А потом я сообразила, что это наверняка копия.

Мой возглас привлёк внимание Карлайла, и он улыбнулся, когда заметил, о чём я спрашиваю.

— Ты права, и это копия, но когда-то у меня была возможность купить оригинал.

Я улыбнулась, конечно же… Когда жил этот Николай Николаевич Ге? Девятнадцатый век? Я не удивлюсь, если Карлайл бывал в России в то время…

— Вы бывали в России? — спросила я на всякий случай, но доктор почему-то рассмеялся.

— Удивительно, но в отличие от Денали и Эдварда, ни разу. Только на Аляске… Однако тогда она уже принадлежала Америке, — предвосхищая мой вопрос, мужчина пояснил:

— Оригинал картины я увидел в тысяча восемьсот девяносто первом году. Её и многие другие полотна выставки привезли в Европу, где я был проездом… Мало кто назовёт эту картину прекрасной, но мне нравятся картины с религиозными сюжетами. Каждый художник по-своему видит бога и воспринимает религиозные тексты…

— Что есть истина? — я наконец точно вспомнила название и этот знаменитый евангельский сюжет, где Понтий Пилат спрашивает Христа, не видя, что ответ перед ним.

— Вы тогда тоже искали истину? — робко посмотрела на доктора, пытаясь узнать причину выбора именно этой картины.

Интуиция подсказывала, что в ней есть что-то невероятно важное для этого мужчины, основавшего целую новую философию среди себе подобных.

— В этой картине спустя годы я нашёл ответ на многие свои вопросы, — Карлайл взглянул на меня с отеческой нежностью.

Я не обидела его своим любопытством.

— Вампирское зрение совершенно, Белла. Я смог воссоздать оригинал даже лучше, чем видят его люди. Присмотрись…

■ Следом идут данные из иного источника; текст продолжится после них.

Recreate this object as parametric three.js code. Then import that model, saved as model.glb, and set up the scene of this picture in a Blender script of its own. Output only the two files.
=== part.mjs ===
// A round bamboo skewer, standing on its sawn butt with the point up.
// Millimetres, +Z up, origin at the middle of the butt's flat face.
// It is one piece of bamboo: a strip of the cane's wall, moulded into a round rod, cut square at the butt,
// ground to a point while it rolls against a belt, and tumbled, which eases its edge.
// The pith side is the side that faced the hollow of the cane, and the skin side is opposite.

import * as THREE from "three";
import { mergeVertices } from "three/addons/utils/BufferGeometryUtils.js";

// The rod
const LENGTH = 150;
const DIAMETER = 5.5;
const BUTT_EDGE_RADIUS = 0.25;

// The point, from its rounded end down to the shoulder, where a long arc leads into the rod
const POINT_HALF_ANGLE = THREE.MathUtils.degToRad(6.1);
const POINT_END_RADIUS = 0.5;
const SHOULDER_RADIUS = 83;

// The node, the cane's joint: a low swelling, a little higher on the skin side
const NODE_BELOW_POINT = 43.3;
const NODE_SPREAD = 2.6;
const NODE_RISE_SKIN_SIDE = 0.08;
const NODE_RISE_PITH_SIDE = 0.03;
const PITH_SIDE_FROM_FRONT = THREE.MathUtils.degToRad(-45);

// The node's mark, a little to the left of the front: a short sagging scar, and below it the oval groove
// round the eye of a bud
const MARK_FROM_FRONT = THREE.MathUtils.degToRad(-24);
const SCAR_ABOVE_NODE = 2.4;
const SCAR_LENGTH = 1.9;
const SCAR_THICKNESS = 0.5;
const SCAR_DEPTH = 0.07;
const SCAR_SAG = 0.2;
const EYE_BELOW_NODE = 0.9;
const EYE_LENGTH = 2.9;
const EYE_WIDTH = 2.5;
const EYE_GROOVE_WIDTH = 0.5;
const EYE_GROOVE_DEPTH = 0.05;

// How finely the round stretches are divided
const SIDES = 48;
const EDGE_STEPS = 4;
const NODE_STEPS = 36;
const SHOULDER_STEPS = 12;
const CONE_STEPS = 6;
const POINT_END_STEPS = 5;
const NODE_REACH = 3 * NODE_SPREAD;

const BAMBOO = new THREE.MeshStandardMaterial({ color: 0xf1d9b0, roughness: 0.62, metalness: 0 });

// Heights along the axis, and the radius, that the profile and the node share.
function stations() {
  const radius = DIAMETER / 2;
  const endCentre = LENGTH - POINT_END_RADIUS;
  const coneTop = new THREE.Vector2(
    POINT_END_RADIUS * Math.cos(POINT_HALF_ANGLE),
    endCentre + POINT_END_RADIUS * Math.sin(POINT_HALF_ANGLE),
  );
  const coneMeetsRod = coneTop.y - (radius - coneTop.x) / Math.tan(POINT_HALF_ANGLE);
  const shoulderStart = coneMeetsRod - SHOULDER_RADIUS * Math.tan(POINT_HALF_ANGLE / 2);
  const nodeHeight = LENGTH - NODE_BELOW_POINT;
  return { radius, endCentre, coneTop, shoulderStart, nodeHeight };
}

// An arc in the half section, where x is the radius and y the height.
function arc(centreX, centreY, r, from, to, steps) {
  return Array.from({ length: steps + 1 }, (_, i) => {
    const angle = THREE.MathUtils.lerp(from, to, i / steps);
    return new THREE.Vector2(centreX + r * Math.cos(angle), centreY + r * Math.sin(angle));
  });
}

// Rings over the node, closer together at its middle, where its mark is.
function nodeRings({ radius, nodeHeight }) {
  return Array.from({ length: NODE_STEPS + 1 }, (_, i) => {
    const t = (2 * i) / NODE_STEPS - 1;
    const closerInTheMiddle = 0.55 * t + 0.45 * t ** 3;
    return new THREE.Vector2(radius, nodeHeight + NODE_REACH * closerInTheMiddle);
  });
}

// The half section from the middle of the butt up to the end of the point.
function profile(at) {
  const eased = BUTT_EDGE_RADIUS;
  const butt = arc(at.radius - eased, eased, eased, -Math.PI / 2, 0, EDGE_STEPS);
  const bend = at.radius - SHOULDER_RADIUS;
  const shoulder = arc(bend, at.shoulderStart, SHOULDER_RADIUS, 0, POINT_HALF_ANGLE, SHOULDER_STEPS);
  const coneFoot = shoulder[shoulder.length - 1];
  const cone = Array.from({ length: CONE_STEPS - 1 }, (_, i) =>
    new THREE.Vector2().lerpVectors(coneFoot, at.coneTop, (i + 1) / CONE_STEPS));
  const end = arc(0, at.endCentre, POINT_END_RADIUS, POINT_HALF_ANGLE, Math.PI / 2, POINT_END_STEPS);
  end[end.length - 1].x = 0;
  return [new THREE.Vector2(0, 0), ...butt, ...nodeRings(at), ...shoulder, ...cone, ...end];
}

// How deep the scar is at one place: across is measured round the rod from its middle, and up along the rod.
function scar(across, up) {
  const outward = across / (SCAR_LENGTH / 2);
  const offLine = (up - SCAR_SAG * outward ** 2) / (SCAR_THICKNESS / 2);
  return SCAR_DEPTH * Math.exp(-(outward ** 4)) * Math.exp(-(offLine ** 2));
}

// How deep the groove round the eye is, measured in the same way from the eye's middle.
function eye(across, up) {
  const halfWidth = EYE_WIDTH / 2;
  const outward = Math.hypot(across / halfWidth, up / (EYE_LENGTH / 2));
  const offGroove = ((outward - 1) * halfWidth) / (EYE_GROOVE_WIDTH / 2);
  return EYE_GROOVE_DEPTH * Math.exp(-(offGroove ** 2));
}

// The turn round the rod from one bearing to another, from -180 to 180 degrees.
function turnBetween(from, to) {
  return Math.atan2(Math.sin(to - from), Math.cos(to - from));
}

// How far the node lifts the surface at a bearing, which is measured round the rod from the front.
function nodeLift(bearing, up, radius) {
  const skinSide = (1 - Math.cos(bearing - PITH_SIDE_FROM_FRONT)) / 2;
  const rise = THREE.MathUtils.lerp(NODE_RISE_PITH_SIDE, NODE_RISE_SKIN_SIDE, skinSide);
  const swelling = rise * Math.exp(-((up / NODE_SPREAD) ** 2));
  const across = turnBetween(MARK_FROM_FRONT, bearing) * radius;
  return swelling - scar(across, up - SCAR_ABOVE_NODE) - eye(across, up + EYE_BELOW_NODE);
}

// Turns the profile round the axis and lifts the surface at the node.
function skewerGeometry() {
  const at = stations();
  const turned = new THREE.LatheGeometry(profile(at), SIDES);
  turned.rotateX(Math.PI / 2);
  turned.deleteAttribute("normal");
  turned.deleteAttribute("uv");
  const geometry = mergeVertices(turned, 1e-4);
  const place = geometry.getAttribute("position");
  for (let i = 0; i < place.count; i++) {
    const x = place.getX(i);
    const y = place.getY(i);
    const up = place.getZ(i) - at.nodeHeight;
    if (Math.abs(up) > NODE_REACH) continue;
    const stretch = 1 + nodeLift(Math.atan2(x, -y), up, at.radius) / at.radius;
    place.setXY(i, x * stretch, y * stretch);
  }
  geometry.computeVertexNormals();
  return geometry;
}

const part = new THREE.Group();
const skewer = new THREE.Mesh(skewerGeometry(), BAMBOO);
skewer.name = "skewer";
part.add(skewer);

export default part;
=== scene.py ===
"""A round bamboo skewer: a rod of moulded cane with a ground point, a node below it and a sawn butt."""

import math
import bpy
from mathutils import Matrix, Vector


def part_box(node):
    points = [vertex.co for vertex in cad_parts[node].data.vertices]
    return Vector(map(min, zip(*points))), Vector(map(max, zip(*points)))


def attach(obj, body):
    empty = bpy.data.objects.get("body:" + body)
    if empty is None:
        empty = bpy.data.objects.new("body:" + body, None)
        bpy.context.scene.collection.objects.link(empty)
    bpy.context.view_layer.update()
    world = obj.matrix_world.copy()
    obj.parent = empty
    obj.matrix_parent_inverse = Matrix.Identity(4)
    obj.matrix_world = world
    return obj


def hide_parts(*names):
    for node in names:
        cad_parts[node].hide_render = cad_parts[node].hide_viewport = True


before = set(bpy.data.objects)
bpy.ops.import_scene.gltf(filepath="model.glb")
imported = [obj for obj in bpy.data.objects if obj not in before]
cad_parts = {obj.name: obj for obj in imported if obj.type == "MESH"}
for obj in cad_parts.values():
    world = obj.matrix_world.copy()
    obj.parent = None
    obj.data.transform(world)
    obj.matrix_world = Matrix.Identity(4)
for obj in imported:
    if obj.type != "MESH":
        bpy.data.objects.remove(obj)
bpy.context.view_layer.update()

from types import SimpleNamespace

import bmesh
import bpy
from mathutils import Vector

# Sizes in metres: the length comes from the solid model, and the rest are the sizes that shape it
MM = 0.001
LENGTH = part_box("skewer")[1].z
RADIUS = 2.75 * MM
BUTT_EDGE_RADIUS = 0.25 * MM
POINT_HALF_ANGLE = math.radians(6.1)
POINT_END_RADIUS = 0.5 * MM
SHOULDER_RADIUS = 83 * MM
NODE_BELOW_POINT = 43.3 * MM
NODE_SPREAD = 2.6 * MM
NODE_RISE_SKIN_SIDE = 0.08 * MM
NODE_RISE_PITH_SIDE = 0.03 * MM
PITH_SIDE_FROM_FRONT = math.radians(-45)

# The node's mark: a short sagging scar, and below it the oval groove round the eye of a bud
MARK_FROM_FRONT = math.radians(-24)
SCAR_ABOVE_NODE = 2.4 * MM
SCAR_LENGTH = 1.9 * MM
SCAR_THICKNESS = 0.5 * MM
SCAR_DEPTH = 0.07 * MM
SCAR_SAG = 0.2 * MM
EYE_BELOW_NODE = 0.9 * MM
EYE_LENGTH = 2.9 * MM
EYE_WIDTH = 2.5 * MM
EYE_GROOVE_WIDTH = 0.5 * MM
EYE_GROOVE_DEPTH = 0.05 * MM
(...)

Так он сам нарисовал картину?!

Я вновь внимательно вгляделась в полотно и скоро заметила странные проступающие линии. Будто призраки или лишние тени… Меня осенило:

— Ге написал эту картину поверх старой!

Карлайл кивнул.

— Бедные художники часто поступали подобным образом. Я заметил это сразу, но не знал сюжет первой. Мне стало интересно, и позже я даже попросил сделать мне копию каталога фотографий всех картин художника, — Карлайл кивком головы указал на один из выдвижных ящиков книжного шкафа.